The choice of calendar or trading days for pricing options could have a bearing on two decisions — your choice of strike and whether to buy options on Fridays. Suppose you select the 18700, 18800 and 18900 (one near at-the-money and two out-of-the-money) strikes. Your objective is to pick the one with the lowest implied volatility. This would be the 18,900 strikes, whether you use calendar or trading days. This is because you are looking for relative cheapness between options. So, the choice of calendar or trading days does not impact your choice of strike.

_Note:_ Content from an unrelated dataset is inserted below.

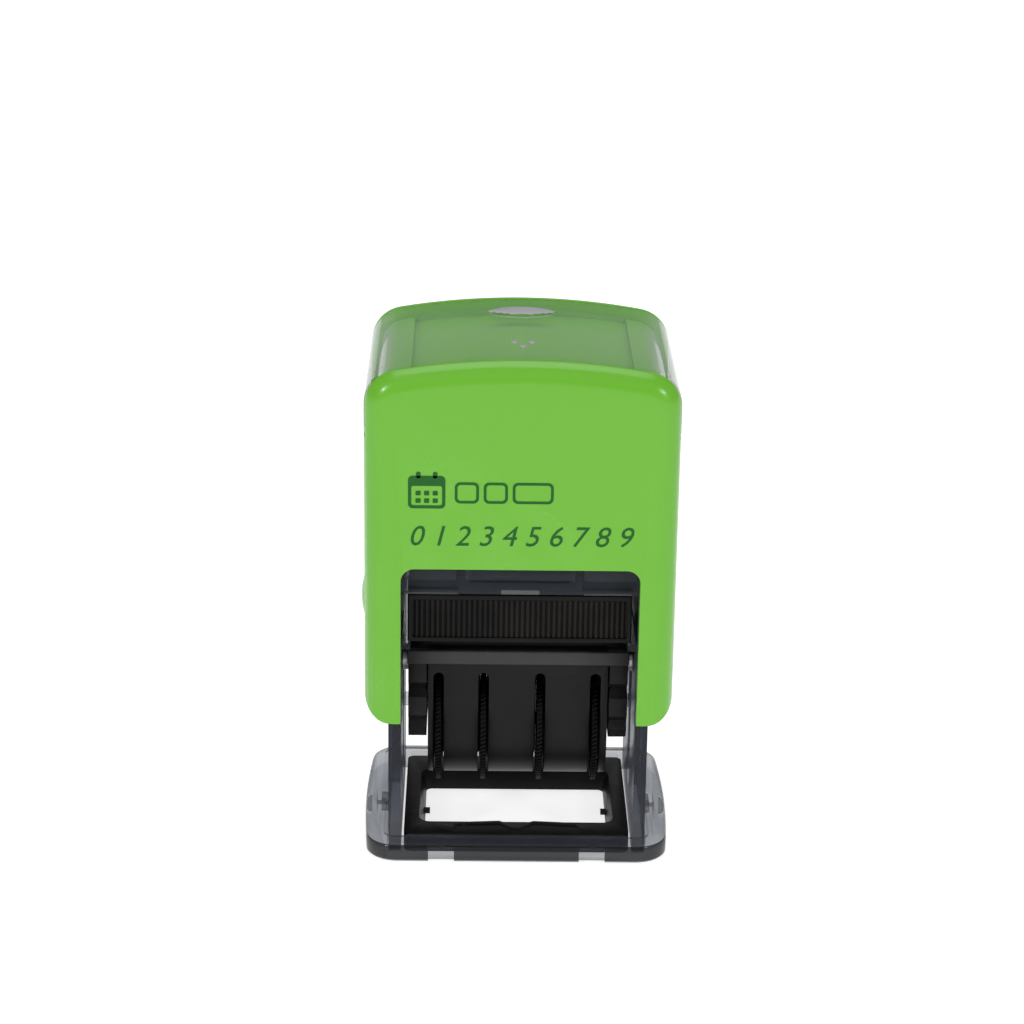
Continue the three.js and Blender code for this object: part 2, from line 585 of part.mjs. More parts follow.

What about buying options on Fridays? If you were to consider trading days, the loss from time decay will be larger for each day, but you will not lose time value on weekends. If you were to consider calendar days, you will lose less on weekdays, but you will also lose on weekends. So, it is difficult to argue which is better. That said, it is optimal to avoid initiating a long position on a call or a put on Friday unless you have a compelling reason to buy; you cannot close your position if a macro-level event bearing a negative outcome were to happen on a weekend.

Optional reading

Empirical evidence in the US suggests that weekend volatility is typically lower than weekdays, but significant enough to be included in pricing options. Suffice it to know that models developed to price such volatility are complex and require time and effort to be applied to exchange-traded options.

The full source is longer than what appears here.